* _WRITTEN EXERCISE_:
Using the records below, give the number of lines where the word "follow" appears, with no further output.

** begin TASK INPUTS **

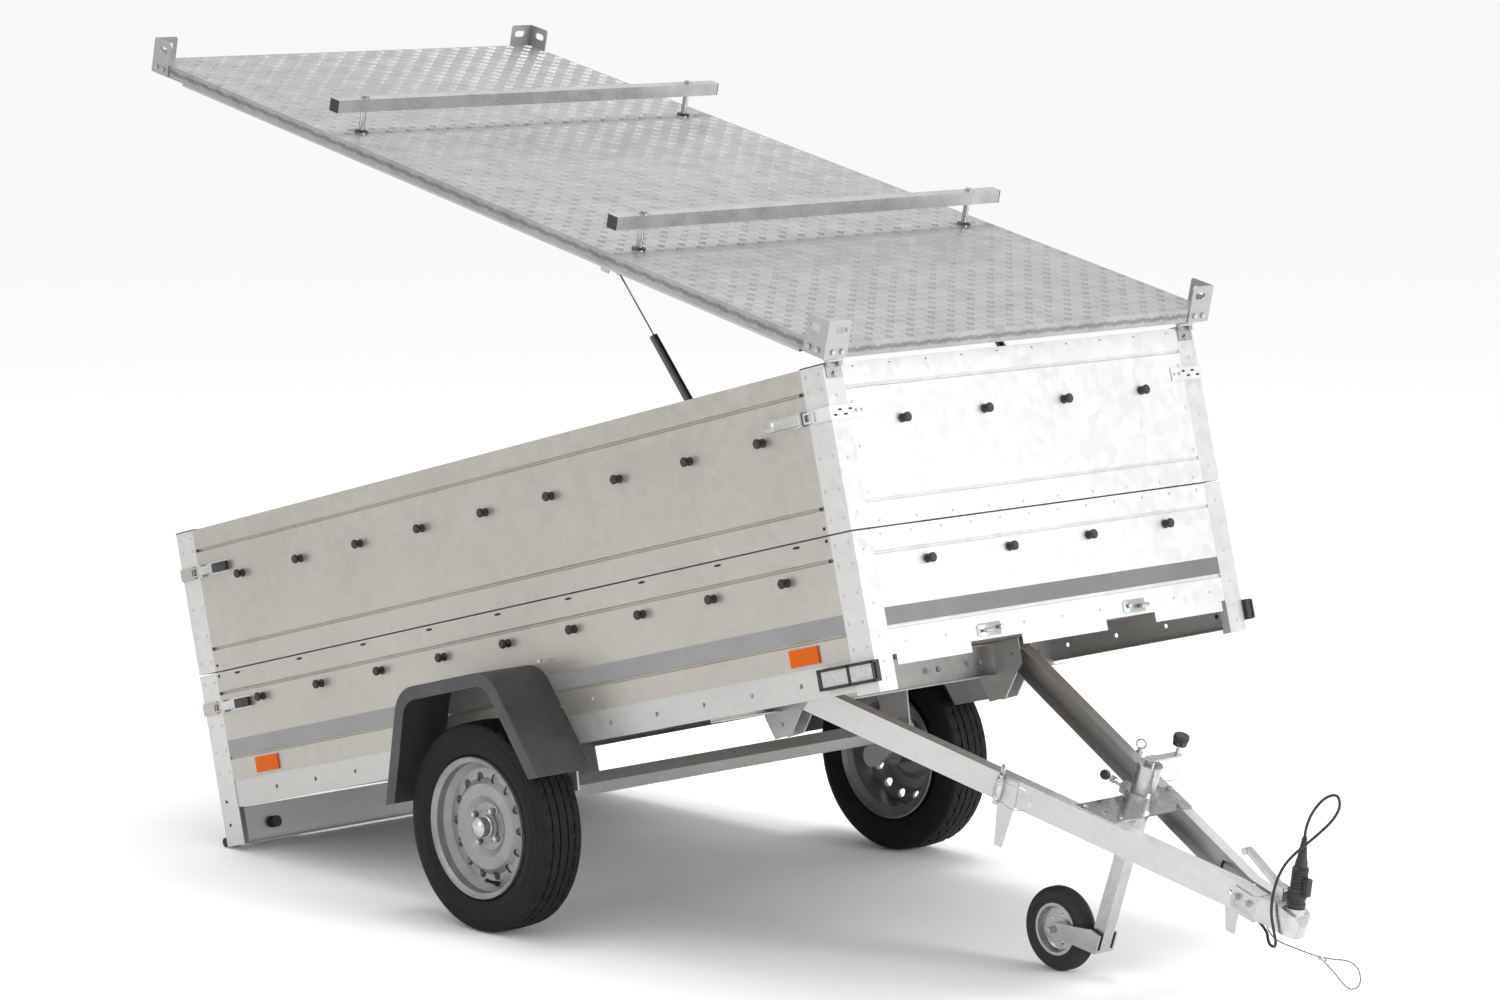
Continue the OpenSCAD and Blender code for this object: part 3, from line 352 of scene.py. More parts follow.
class Finishes:
    """Every finish of the trailer, made once."""

    def __init__(self) -> None:
        """Builds all the materials."""
        self.wall = Galvanised("galvanised_wall").make()
        # Corner posts: the galvanised zinc lighter than the side walls, between them and the front, which
        # paints light on the posts.
        self.post = Galvanised("galvanised_post", (0.53, 0.53, 0.525), 0.36, 45.0, 0.06, 0.5).make()
        self.ear = Galvanised("galvanised_ear", (0.34, 0.34, 0.335), 0.36, 90.0, 0.08, 0.6).make()
        # Front wall and front flap: the walls' galvanised zinc in a much lighter, cooler tone, which paints
        # the light falling on the front.
        self.front = Galvanised("galvanised_front", (0.60, 0.61, 0.62), 0.38, 38.0, 0.05, 0.45).make()
        self.frame = Galvanised("galvanised_frame", (0.40, 0.40, 0.39), 0.40, 70.0, 0.16).make()
        self.arm = Galvanised("galvanised_arm", (0.52, 0.52, 0.515), 0.34, 55.0, 0.08).make()
        self.lid = Steel("tread_plate", (0.345, 0.345, 0.342), 0.36, 0.0, 0.7).make()
        self.bar = Steel("roof_bar_zinc", (0.40, 0.40, 0.395), 0.30, 0.0, 0.75).make()
        self.steel = Steel("bright_zinc", (0.50, 0.50, 0.495), 0.26).make()
        self.wire = Steel("wire_rope", (0.075, 0.075, 0.075), 0.45, 0.0, 0.5).make()
        self.zinc = Steel("cast_zinc", (0.52, 0.52, 0.515), 0.26).make()
        self.rod = Steel("piston_rod", (0.80, 0.80, 0.81), 0.12).make()
        self.rim = Steel("rim_silver", (0.27, 0.275, 0.28), 0.38, 0.0, 0.55).make()
        self.guard = Moulded("guard_plastic", (0.036, 0.036, 0.038), 0.52, Grain.COARSE, 0.0006).make()
        self.black = Moulded("black_plastic", (0.007, 0.007, 0.0075), 0.46).make()
        self.rubber = Moulded("black_rubber", (0.008, 0.008, 0.008), 0.66).make()
        self.paint = Moulded("strut_black", (0.010, 0.010, 0.010), 0.24, Grain.FINE, 0.0001, 0.4).make()
        self.tyre = TyreRubber().make()
        # The tread plate in a much darker tone for the bars on the lid's rim, which paints the shade of the
        # rim's diagonal checks.
        self.edge = Steel("tread_edge", (0.15, 0.15, 0.148), 0.42, 0.0, 0.5).make()
        self.orange = Reflector("orange_reflector", (0.62, 0.105, 0.0), 330.0, 0.0).make()
        self.red = Reflector("red_lens", (0.46, 0.012, 0.010), 240.0).make()
        self.clear = Reflector("clear_lens", (0.46, 0.46, 0.45), 160.0, 0.5).make()
        self.wood = Plywood().make()
        self.band = PrintedStripe().make()
        self.front_band = PrintedStripe("printed_band_front", (0.125, 0.125, 0.127)).make()
        self.dark = Moulded("shadow_gap", (0.012, 0.012, 0.012), 0.8).make()

    def dress(self, nodes: dict[str, bpy.types.Object]) -> None:
        """Gives each CAD node its finish.

        Args:
            nodes: the frame's node objects by name.
        """
        by_slot = {
            "galvanised": self.wall, "galvanised_frame": self.frame, "bright_steel": self.steel,
            "lid_plate": self.lid, "lid_frame_metal": self.frame, "plywood": self.wood,
            "black_plastic": self.black, "guard_plastic": self.guard, "orange_reflector": self.orange,
            "clear_lens": self.clear, "black_rubber": self.rubber, "tyre_rubber": self.tyre,
            "rim_steel": self.rim, "zinc_casting": self.zinc, "strut_black": self.paint,
            "rod_chrome": self.rod}
        own = {
            "drawbar_arms": self.arm, "roof_bars": self.bar, "front_wall": self.front,
            "front_flap": self.front, "corner_posts": self.post, "lid_ears": self.ear}
        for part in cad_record()["subparts"]:
            node = nodes[part["node"]]
            finish = own.get(part["node"], by_slot[part["material_slot"]])
            for place in node.material_slots:
                place.material = finish


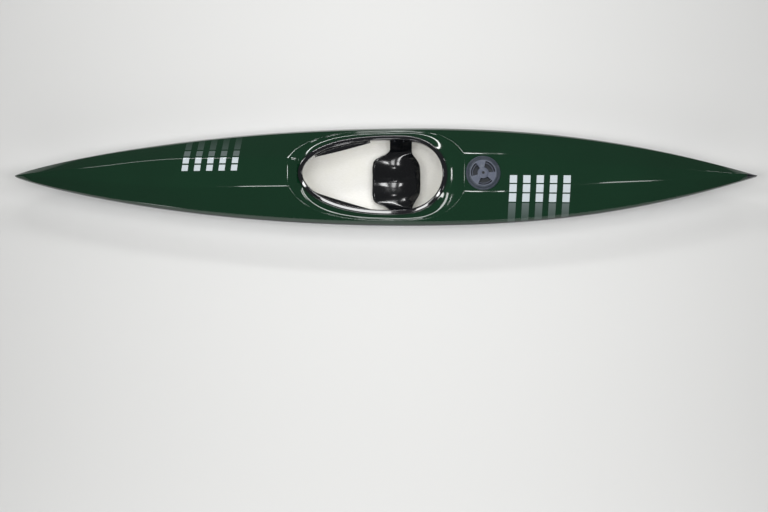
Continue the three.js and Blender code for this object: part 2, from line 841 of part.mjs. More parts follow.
function seatPlace(side, row, column) {
  const [outShare, upShare] = seatSpineShares[row];
  const reach = seatPanHalf * outShare;
  const earShare = THREE.MathUtils.smoothstep(outShare, ...seatEarShares);
  const sweep = THREE.MathUtils.smoothstep(outShare, ...seatSweepShares);
  const front = seatFront + (seatEarFront - seatFront) * earShare;
  const rear = seatRear + (seatEarRear - seatRear) * sweep;
  const t = column / seatColumns;
  const x = front + (rear - front) * t;
  const hollow = (seatHollowStation - seatFront) / (seatRear - seatFront);
  const frontLift = seatFrontRise * Math.max((hollow - t) / hollow, 0) ** 2;
  const rearLift = seatRearRise * Math.max((t - hollow) / (1 - hollow), 0) ** seatRearPower;
  const pommel = seatPommel * Math.exp(-((reach / seatPommelHalf) ** 2)) * (1 - t);
  const earTop = rimLowHeight - webDepth - seatLow;
  const z = seatLow + earTop * upShare + (frontLift + rearLift) * (1 - earShare) + pommel;
  return new THREE.Vector3(x, side * reach, z);
}

// Rows of an ear that lie along the inner wall of the coaming
function seatEarRow(side, drop, column) {
  const x = seatEarFront + (seatEarRear - seatEarFront) * column / seatColumns;
  const { half, rim } = coamingFacet(x, webInner + gap);
  return new THREE.Vector3(x, side * half, rim - drop);
}

function makeSeat() {
  const half = (side) => {
    const rows = seatSpineShares.map((_, row) => Array.from(
      { length: seatColumns + 1 },
      (_unused, column) => seatPlace(side, row, column),
    ));
    for (const drop of [webDepth + gap, seatEarTopDrop]) {
      rows.push(Array.from({ length: seatColumns + 1 }, (_, column) => seatEarRow(side, drop, column)));
    }
    return rows;
  };
  const port = half(-1).reverse();
  const grid = [...port, ...half(1).slice(1)];
  let seat = solidOf(thickSheet(grid, seatThickness));
  for (const bolt of seatBolts) {
    seat = seat.subtract(bolt.hole);
  }
  return seat;
}

// Post along the beam, from an inner to an outer half width on one side
function crossPost(radius, x, side, inner, outer, z, segments) {
  const geometry = post(radius, inner, outer, segments);
  geometry.rotateX(-side * Math.PI / 2);
  geometry.translate(x, 0, z);
  return geometry;
}

const seatBolts = [];
for (const side of [-1, 1]) {
  for (const x of [seatBoltStation - seatBoltSpacing / 2, seatBoltStation + seatBoltSpacing / 2]) {
    const { half: face, rim } = coamingFacet(x, webInner + gap);
    const z = rim - seatBoltDrop;
    const hole = solidOf(crossPost(
      seatBoltRadius + gap, x, side, face - overrun, face + overrun, z, boltSegments,
    ));
    seatBolts.push({ side, x, z, face, hole });
  }
}

function makeSeatBolt({ side, x, z, face }) {
  const under = face - seatThickness - 3 * gap;
  const tail = face + webThickness + seatBoltTail;
  const shank = crossPost(seatBoltRadius, x, side, under, tail, z, boltSegments);
  const head = crossPost(
    seatBoltHeadRadius, x, side, under - seatBoltHeadThickness, under, z, boltSegments,
  );
  return geometryOf(solidOf(shank).add(solidOf(head)));
}

function makeSeatNut({ side, x, z, face, hole }) {
  const inner = face + webThickness + 3 * gap;
  const nut = crossPost(seatNutRadius, x, side, inner, inner + seatNutThickness, z, nutSides);
  return geometryOf(solidOf(nut).subtract(hole));
}

// Hatch pieces, built round their own axis and then set on the deck. A ring's facets lie nearer the
// axis at their middles than at their corners, and what turns in the ring clears the middles.
const facetShare = Math.cos(Math.PI / hatchSegments);
const ringBase = gap;
const stepTop = ringBase + hatchStepHeight;
const gasketLow = stepTop + gap;
const gasketHigh = gasketLow + gasketThickness;
const lidLow = gasketHigh + gap;
const lidTop = lidLow + lidDiscThickness;

function makeHatchRing() {
  let ring = onHatch(ringOf([
    [hatchBoreRadius, -hatchNeckDepth],
    [hatchBoreRadius + hatchNeckWall, -hatchNeckDepth],
    [hatchBoreRadius + hatchNeckWall, ringBase],
    [hatchOuterRadius, ringBase],
    [hatchOuterRadius, ringBase + hatchFlange - hatchBevel],
    [hatchOuterRadius - hatchBevel, ringBase + hatchFlange],
    [hatchStepRadius, ringBase + hatchFlange],
    [hatchStepRadius, stepTop],
    [hatchBoreRadius, stepTop],
  ], hatchSegments));
  for (const place of hatchScrewPlaces) {
    ring = ring.subtract(hatchScrewHole(place, hatchScrewRadius + gap));
    const seat = post(
      hatchScrewHeadRadius + gap,
      ringBase + hatchFlange - hatchScrewHeadDepth - gap,
      overrun,
      boltSegments,
    );
    ring = ring.subtract(onHatch(seat.translate(place.x, place.y, 0)));
  }
  return ring;
}

function makeHatchScrew(place) {
  const top = ringBase + hatchFlange;
  const shank = post(hatchScrewRadius, top - hatchScrewLength, top - gap, boltSegments);
  const head = post(hatchScrewHeadRadius, top - hatchScrewHeadDepth, top, boltSegments);
  const screw = solidOf(shank.translate(place.x, place.y, 0));
  const whole = screw.add(solidOf(head.translate(place.x, place.y, 0)));
  return geometryOf(whole).applyMatrix4(hatchPlace);
}

function makeGasket() {
  const half = gasketThickness / 2;
  return onHatch(ringOf([
    [gasketRadius - half, gasketLow],
    [gasketRadius + half, gasketLow],
    [gasketRadius + half, gasketHigh],
    [gasketRadius - half, gasketHigh],
  ], hatchSegments));
}

// Sector of a ring about a lid pocket's middle line, between two radii and two levels
function sector(inner, outer, low, high, middle) {
  const shape = new THREE.Shape();
  shape.absarc(0, 0, outer, middle - lidPocketHalfAngle, middle + lidPocketHalfAngle, false);
  shape.absarc(0, 0, inner, middle + lidPocketHalfAngle, middle - lidPocketHalfAngle, true);
  const geometry = new THREE.ExtrudeGeometry(shape, {
    depth: high - low,
    bevelEnabled: false,
    curveSegments: pocketArcSteps,
  });
  return solidOf(geometry.translate(0, 0, low));
}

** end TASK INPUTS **

* _FULL SOLUTION_:
2